Mayor Hogsett has made a very good call.

20 Comments

  1. WE must follow up Mayor Hogsett’s “Very Good Call” by making one of our own…do all we can to assure he is reelected to carry out this endeavor and others he has begun. In this Republican state; he needs our continuing support, I saved my “Hogsett For Mayor” yard sign to reuse!

  2. I have blogged on this penal privatization before and the language of Sheila and Andy Mallon sounds as though they’re plagiarasing my efforts. Just kidding. . . It is refreshing to see the de-privatizing of what should have been a public duty all along. I was especially angry in my blog at the use of taxpayer money by privatizers in lobbying state legislatures to increase time in jail for petty offenses which had nothing to do with “letting the punisment fit the crime” and lot to do with the privatizers’ bottom lines. As thus emboldened, let’s take our market back from the moneychangers and crapshooters with regulatory control that looks to the public interest. Meanwhile, kudos to the mayor!

  3. A breath of fresh air compared to the usual topics of discussion involving policy in Indiana. Now, what can our General Assembly, Governor, US Congress and POTUS do to screw up Joe’s plans?

  4. It is, indeed, a very good call. It is also a repudiation of what is happening on the federal level with Mr. Sessions at the helm of the Justice Department. Despite all of the research, he is charging full steam into the past. He intends to increase the use of private prisons as he ramps up the war on drugs, the war on immigrants, and the war on crime.

  5. I wonder how the state legislature will manage to defeat Hogsett’s initiative? Maybe they will seize control of Indianapolis along with Muncie’s schools?

  6. I can’t imagine that anyone would accuse Republican politicians of privatizing what should be government responsibilities.
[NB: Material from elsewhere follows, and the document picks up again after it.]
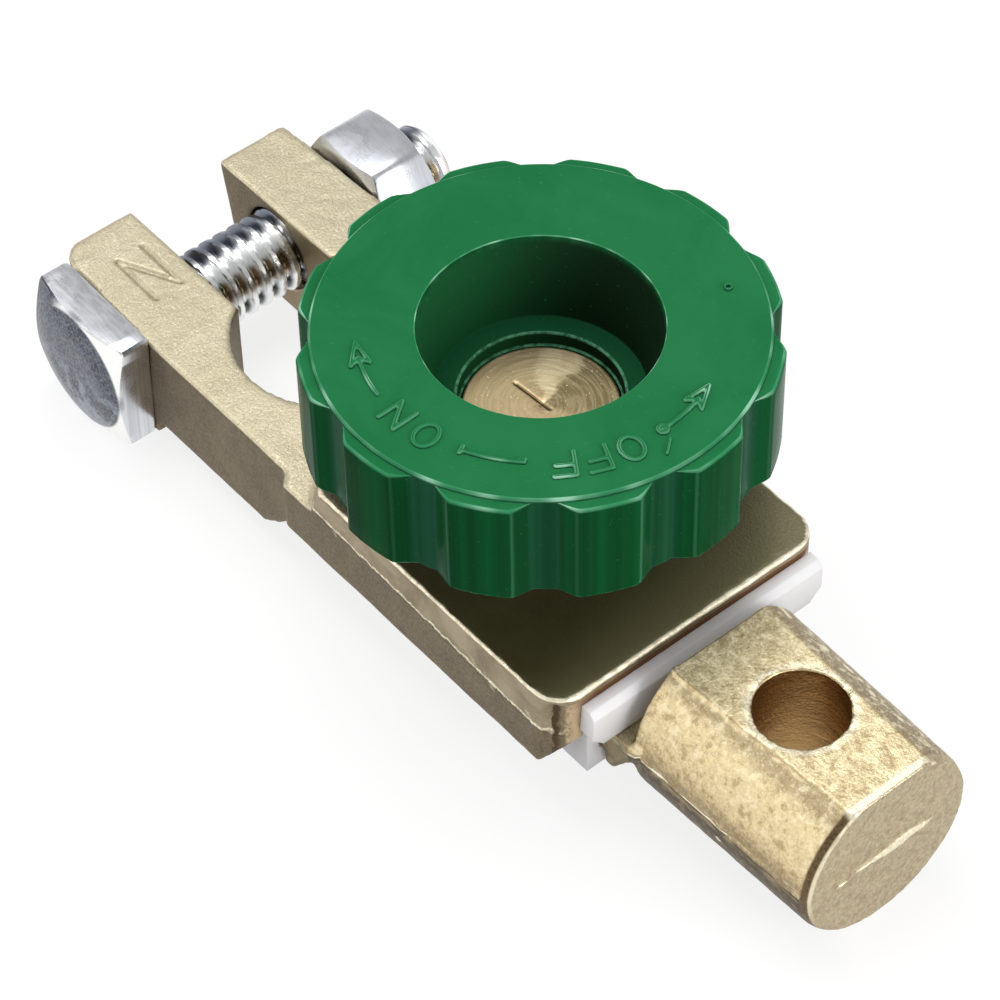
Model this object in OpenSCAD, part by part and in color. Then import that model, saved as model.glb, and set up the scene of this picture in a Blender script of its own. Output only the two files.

They’re guilty, but I can’t imagine anybody accusing them of it.

  7. “As the Mayor noted, the move will actually save the city money, “
    Apparently I’m missing something here. I’ve been under the impression for years that the reason for using these private companies for this stuff was because it saved the city (county, state, whatever) money. How could it have taken 10, 20, 30 or more years to figure this out.

  8. If I recall right it was Gold$mith who brought CCA in to begin with.

    Harrison Ullman at Nuvo called Indiana’s Legislation the World’s Worst in the past, and they ain’t done.

    The Indiana Professional Chapter of the Society of Professional Journalists calls upon state lawmakers to reject House Bill 1523, a bill that would let state and local government agencies charge up to $20 per hour to fulfill requests for public records that take more than two hours to find. With the language in HB1523, the Public will be at the mercy of slow computer equipment, inadequate training, poor search techniques, flawed database structure, and other aspects outside of their control.

  9. Kudos to the Mayor. Now let’s turn to the threats of World War III which seem to me to be originating with The Gang That Couldn’t Shoot Straight

  10. Most public employees are able to underbid a private for profit company if the process is thorough and fair. I suggest making that process thorough and fair be the goal of each and every level of government attempting to establish or perpetuate privatization. That means every government function from street cleaning to education and even healthcare. We will probably have to wait for the revolution to get this done.

  11. As a Libertarian I tend to support privatization per se unless the operation cannot correctly function in private hands. (i.e. we don’t rent out aircraft carriers). Locally it seems that we have more cronyism than privatization, with mixes (such as sports stadiums and jails) that combine the worst of both genres. We hope that a new jail functions better than the previous iterations. Of course, as a Libertarian, we are in the forefront of reducing incarceration, regardless of who does the work.

  12. It’s a great concept but is it a Superfund site? It’s a coke site. Nasty stuff. Probably why they got a good deal on the land.

  13. Off of the subject of today’s blog but…Trump either forgot who he bombed last week or tried to take credit for Bush’s war in Iraq. We are in deeper s*+t than we thought!

    Hope you all see the interview before the GOP can delete all films; of course this should make for a really interesting daily press conference for Sean Spicer!

  14. Spicer only needs to hang on a little longer before Fox or some other right wing news outlet recruits him to cash in on the big money, like that paragon of virtue and fighter for America Bill O’Reilly, who has just announced that he is taking a “vacation,” one that could be and I hope a permanent one.